**Records shown**
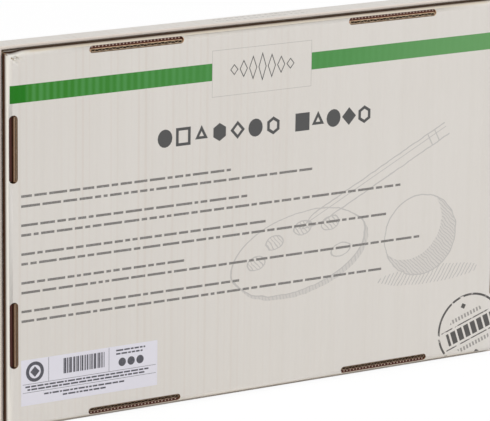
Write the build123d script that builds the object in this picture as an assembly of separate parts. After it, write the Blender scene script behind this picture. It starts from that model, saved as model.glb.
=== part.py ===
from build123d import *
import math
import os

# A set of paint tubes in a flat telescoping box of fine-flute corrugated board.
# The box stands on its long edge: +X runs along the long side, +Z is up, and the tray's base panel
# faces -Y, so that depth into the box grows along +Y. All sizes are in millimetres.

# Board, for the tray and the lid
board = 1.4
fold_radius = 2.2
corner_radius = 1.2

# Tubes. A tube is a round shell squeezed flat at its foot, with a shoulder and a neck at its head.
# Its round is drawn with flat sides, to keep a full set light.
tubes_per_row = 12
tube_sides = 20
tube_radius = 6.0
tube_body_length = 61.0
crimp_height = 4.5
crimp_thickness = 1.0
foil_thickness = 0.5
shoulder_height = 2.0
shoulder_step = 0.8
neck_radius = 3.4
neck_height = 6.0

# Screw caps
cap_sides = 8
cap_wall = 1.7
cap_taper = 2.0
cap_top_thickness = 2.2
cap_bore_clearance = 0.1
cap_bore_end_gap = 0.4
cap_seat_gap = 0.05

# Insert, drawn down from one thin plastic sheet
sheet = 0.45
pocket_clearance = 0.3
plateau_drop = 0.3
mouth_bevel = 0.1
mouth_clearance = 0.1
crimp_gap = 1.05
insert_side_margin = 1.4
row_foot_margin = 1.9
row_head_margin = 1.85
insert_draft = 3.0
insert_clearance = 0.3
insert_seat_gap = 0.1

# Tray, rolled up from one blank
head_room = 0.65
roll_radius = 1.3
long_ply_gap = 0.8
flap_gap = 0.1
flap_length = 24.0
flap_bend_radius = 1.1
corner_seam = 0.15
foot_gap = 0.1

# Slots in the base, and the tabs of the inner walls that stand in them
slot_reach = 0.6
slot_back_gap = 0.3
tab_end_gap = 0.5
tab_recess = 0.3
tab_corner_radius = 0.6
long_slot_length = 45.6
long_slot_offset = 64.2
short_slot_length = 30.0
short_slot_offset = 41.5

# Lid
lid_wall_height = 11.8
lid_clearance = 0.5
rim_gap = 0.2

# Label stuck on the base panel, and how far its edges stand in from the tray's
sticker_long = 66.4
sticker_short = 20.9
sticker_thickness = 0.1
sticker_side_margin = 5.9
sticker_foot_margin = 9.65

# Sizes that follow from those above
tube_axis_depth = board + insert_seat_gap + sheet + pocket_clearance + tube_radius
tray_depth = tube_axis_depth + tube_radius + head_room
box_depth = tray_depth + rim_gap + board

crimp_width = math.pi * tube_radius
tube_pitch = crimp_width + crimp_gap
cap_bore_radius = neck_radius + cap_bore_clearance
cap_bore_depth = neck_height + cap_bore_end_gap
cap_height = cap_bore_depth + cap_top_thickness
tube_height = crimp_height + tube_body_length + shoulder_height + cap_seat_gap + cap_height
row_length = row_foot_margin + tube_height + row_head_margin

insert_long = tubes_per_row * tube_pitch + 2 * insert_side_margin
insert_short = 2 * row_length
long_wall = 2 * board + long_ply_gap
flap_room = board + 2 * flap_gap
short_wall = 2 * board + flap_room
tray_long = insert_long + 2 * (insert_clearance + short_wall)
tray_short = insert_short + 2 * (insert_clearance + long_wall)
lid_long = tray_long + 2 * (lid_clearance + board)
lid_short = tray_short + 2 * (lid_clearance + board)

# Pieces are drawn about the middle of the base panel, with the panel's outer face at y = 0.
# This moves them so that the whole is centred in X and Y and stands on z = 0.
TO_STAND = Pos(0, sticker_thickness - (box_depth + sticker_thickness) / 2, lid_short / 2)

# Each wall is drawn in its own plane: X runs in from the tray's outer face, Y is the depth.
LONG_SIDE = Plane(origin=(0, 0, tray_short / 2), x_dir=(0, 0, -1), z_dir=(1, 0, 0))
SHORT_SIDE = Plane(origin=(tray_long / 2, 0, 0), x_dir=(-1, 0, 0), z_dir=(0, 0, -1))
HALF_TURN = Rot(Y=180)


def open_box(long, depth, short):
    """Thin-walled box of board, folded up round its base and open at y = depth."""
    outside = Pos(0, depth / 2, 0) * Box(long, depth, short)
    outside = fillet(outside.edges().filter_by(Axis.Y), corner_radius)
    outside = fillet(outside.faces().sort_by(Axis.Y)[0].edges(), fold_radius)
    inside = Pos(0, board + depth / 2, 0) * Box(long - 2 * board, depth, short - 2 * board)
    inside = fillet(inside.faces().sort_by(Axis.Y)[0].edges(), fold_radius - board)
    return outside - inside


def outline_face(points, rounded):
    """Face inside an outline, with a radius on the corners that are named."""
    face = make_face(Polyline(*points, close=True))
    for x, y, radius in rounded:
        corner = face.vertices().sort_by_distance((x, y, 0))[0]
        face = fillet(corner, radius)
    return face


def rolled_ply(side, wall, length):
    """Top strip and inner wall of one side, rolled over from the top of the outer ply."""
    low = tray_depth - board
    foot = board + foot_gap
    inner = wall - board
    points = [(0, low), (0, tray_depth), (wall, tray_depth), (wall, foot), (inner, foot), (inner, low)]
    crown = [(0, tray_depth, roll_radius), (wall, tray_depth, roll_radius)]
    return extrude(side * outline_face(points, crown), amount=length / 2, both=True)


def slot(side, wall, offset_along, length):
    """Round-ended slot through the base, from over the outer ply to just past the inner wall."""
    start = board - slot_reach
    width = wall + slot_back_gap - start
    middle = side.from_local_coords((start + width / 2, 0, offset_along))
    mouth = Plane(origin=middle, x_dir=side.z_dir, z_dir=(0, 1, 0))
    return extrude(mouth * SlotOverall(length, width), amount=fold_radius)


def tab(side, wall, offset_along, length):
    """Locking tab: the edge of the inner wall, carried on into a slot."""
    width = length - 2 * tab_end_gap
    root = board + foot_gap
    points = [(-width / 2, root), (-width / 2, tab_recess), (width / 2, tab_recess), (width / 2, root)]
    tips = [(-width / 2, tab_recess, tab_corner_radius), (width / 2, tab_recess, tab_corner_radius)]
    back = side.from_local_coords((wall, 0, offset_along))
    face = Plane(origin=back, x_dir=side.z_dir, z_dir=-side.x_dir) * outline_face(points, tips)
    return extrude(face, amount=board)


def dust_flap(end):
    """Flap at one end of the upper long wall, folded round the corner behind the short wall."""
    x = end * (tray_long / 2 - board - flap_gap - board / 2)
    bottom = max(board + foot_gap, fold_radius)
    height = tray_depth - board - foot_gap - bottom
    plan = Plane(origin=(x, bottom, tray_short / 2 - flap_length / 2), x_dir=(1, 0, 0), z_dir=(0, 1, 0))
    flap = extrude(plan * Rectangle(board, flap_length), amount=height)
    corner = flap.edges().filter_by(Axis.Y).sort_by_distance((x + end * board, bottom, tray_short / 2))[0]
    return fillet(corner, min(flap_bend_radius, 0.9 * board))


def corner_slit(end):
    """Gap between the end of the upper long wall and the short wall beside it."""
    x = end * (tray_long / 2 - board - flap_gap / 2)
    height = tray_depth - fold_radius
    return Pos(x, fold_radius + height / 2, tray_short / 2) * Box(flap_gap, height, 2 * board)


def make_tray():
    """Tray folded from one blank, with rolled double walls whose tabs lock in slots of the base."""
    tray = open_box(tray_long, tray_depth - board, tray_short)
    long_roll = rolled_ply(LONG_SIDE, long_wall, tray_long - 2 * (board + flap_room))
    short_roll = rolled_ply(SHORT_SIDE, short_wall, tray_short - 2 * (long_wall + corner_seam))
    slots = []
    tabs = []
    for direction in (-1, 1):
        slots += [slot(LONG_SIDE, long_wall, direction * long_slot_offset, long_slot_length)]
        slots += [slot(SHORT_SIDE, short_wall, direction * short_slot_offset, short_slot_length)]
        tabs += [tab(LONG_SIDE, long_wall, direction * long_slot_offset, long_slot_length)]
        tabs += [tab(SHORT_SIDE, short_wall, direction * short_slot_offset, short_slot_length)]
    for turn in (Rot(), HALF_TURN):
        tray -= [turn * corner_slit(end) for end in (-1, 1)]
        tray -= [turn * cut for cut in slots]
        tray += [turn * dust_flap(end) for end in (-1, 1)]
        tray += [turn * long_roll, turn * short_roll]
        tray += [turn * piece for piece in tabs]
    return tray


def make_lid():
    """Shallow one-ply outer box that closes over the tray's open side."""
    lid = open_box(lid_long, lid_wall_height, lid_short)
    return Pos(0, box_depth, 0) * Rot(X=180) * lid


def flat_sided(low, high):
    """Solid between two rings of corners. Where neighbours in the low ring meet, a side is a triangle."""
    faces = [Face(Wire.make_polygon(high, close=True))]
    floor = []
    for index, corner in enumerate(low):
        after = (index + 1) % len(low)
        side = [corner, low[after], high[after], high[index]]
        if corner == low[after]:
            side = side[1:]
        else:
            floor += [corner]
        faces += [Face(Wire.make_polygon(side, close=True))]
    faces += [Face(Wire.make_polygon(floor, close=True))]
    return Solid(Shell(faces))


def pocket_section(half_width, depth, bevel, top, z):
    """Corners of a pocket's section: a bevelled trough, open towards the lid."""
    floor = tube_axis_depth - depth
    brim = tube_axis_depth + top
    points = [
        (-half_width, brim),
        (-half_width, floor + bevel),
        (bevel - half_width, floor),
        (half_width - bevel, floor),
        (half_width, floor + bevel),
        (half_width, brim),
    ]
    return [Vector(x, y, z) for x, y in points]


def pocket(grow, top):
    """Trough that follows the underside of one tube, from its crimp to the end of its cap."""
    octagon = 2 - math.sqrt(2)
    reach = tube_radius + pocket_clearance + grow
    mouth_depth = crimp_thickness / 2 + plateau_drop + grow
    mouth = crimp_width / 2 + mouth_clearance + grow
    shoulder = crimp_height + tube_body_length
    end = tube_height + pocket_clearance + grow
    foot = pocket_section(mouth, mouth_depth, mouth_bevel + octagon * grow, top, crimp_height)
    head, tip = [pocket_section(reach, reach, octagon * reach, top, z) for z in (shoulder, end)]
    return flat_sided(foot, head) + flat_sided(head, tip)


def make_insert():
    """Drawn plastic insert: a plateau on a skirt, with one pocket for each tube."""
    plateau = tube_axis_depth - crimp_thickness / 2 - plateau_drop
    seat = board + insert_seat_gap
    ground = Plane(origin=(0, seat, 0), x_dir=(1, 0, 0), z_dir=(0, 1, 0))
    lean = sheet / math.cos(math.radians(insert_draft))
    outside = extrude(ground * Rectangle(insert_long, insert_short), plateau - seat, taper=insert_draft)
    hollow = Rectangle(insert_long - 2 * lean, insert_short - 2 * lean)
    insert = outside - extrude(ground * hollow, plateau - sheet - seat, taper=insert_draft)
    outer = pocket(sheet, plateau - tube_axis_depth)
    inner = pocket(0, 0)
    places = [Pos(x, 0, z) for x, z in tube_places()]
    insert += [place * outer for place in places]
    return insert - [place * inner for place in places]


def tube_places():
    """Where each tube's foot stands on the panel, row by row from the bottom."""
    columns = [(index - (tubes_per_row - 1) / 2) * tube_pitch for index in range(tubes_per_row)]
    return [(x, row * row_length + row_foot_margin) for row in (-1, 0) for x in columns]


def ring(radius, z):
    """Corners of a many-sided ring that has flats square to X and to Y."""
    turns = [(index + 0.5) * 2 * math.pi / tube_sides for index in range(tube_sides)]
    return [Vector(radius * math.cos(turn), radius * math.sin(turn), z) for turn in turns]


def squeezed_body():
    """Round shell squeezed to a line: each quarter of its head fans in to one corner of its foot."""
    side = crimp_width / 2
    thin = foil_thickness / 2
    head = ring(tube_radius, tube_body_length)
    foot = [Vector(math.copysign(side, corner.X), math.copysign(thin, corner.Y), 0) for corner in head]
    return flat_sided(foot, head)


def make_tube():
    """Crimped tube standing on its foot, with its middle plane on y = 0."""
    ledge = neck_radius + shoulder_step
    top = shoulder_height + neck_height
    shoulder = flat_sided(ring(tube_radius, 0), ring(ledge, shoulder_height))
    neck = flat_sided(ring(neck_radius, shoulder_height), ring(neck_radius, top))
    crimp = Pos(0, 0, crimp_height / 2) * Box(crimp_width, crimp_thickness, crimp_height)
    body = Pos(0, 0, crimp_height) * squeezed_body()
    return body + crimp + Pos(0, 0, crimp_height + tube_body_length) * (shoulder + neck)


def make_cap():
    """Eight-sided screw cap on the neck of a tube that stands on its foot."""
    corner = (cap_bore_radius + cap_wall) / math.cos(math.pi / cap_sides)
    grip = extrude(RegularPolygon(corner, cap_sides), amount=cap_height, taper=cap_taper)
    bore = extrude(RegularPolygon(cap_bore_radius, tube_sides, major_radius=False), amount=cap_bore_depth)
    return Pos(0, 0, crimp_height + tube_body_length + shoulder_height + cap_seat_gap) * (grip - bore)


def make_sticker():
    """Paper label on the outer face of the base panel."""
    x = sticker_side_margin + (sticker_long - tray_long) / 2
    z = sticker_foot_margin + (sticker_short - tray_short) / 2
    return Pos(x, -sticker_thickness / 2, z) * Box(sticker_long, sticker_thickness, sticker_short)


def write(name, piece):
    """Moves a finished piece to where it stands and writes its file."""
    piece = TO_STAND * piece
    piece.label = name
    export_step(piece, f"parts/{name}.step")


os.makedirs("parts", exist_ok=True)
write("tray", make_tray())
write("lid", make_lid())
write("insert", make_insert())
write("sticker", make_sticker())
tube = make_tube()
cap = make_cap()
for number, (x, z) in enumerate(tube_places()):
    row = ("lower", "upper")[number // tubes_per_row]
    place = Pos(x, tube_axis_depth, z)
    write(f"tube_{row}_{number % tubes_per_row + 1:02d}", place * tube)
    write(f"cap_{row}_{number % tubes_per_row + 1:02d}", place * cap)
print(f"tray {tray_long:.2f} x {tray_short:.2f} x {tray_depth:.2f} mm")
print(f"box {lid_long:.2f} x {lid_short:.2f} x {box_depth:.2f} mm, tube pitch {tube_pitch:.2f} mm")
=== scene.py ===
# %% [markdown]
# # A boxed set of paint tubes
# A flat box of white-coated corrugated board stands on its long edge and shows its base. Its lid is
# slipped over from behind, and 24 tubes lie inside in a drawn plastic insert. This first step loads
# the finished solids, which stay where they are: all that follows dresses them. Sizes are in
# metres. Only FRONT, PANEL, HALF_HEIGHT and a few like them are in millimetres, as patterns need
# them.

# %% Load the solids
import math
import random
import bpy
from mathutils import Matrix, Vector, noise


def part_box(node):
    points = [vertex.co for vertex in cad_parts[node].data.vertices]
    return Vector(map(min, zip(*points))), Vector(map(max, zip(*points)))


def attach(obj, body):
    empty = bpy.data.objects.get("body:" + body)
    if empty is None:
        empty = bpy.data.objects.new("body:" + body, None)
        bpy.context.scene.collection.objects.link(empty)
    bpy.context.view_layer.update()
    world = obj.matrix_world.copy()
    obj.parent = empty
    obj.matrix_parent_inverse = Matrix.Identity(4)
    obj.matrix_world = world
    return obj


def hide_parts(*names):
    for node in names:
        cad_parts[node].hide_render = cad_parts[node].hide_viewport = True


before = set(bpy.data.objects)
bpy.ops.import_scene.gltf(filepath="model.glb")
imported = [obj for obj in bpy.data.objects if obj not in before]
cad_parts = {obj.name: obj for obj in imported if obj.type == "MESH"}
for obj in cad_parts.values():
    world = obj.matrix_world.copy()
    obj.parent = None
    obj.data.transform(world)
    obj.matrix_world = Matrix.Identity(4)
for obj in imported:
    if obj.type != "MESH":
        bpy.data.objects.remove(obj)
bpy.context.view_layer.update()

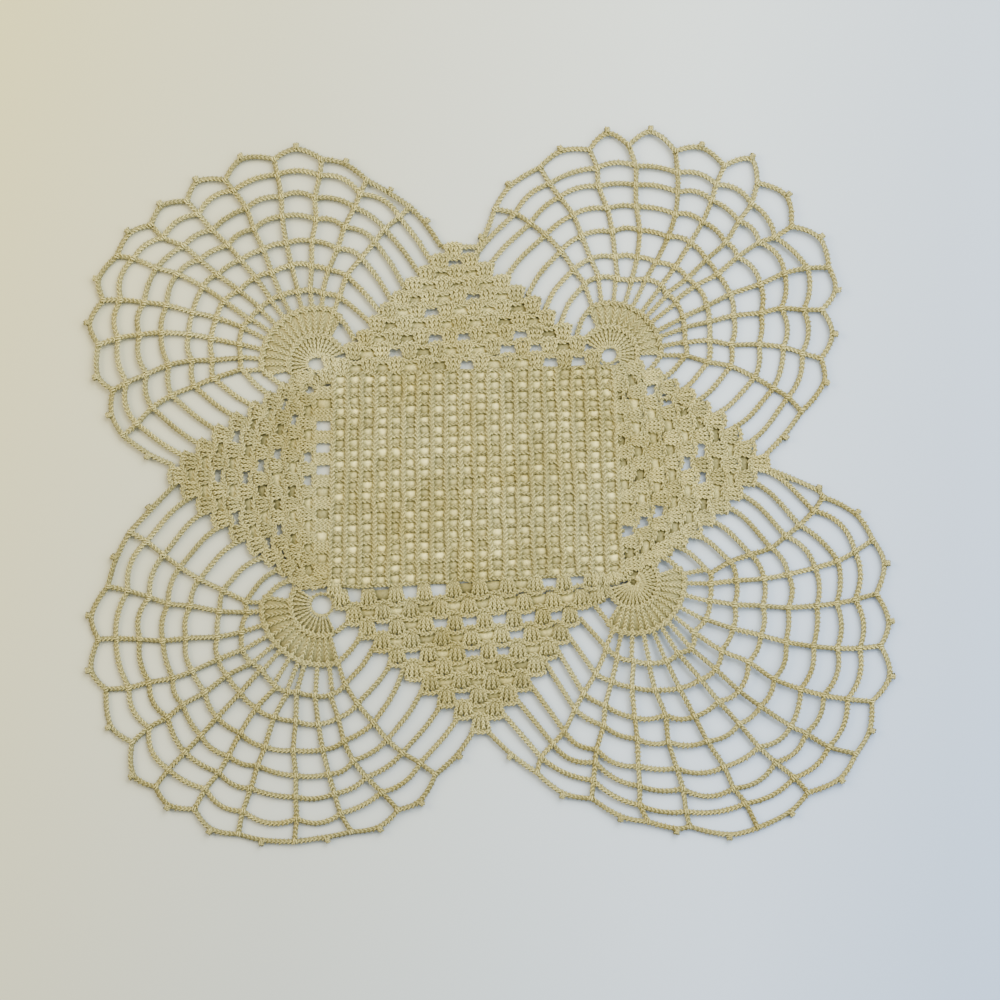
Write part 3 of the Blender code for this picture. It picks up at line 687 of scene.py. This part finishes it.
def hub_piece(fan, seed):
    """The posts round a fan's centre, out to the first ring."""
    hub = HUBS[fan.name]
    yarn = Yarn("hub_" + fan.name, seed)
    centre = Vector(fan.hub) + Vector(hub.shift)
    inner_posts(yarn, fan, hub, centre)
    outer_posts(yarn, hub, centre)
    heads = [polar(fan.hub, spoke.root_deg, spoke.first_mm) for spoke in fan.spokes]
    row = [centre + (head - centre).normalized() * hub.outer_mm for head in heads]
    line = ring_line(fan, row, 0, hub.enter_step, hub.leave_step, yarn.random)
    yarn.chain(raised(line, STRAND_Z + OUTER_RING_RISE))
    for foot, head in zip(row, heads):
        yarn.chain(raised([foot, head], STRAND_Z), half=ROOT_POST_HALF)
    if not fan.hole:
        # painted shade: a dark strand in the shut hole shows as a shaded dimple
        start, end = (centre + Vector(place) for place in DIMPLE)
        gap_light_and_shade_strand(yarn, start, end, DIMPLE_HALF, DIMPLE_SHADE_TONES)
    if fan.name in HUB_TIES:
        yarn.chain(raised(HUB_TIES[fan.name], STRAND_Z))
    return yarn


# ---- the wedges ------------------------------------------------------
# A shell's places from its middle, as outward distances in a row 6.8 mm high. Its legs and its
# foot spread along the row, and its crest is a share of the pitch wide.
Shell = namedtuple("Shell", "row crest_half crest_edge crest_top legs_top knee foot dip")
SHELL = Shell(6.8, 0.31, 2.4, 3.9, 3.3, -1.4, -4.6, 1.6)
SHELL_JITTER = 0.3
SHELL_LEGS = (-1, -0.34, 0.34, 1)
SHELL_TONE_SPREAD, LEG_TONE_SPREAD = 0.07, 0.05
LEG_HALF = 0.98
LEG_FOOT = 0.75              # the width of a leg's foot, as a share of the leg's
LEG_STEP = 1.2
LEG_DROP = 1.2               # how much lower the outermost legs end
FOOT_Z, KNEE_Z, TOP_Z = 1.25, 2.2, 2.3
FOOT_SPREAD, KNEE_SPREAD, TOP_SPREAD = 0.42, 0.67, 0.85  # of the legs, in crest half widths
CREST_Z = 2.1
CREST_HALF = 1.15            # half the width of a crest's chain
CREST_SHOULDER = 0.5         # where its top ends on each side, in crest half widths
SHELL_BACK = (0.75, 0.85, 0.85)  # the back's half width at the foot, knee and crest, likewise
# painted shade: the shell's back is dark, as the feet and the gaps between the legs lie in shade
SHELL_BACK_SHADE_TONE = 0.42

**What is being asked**
From the records above, retype only the lines starting at the line that contains "place = Pos(x, tube_axis_depth, z)" and ending at the line that contains "bpy.data.objects.remove(obj)", both included.

**Solution for this exercise**
    place = Pos(x, tube_axis_depth, z)
    write(f"tube_{row}_{number % tubes_per_row + 1:02d}", place * tube)
    write(f"cap_{row}_{number % tubes_per_row + 1:02d}", place * cap)
print(f"tray {tray_long:.2f} x {tray_short:.2f} x {tray_depth:.2f} mm")
print(f"box {lid_long:.2f} x {lid_short:.2f} x {box_depth:.2f} mm, tube pitch {tube_pitch:.2f} mm")
=== scene.py ===
# %% [markdown]
# # A boxed set of paint tubes
# A flat box of white-coated corrugated board stands on its long edge and shows its base. Its lid is
# slipped over from behind, and 24 tubes lie inside in a drawn plastic insert. This first step loads
# the finished solids, which stay where they are: all that follows dresses them. Sizes are in
# metres. Only FRONT, PANEL, HALF_HEIGHT and a few like them are in millimetres, as patterns need
# them.

# %% Load the solids
import math
import random
import bpy
from mathutils import Matrix, Vector, noise


def part_box(node):
    points = [vertex.co for vertex in cad_parts[node].data.vertices]
    return Vector(map(min, zip(*points))), Vector(map(max, zip(*points)))


def attach(obj, body):
    empty = bpy.data.objects.get("body:" + body)
    if empty is None:
        empty = bpy.data.objects.new("body:" + body, None)
        bpy.context.scene.collection.objects.link(empty)
    bpy.context.view_layer.update()
    world = obj.matrix_world.copy()
    obj.parent = empty
    obj.matrix_parent_inverse = Matrix.Identity(4)
    obj.matrix_world = world
    return obj


def hide_parts(*names):
    for node in names:
        cad_parts[node].hide_render = cad_parts[node].hide_viewport = True


before = set(bpy.data.objects)
bpy.ops.import_scene.gltf(filepath="model.glb")
imported = [obj for obj in bpy.data.objects if obj not in before]
cad_parts = {obj.name: obj for obj in imported if obj.type == "MESH"}
for obj in cad_parts.values():
    world = obj.matrix_world.copy()
    obj.parent = None
    obj.data.transform(world)
    obj.matrix_world = Matrix.Identity(4)
for obj in imported:
    if obj.type != "MESH":
        bpy.data.objects.remove(obj)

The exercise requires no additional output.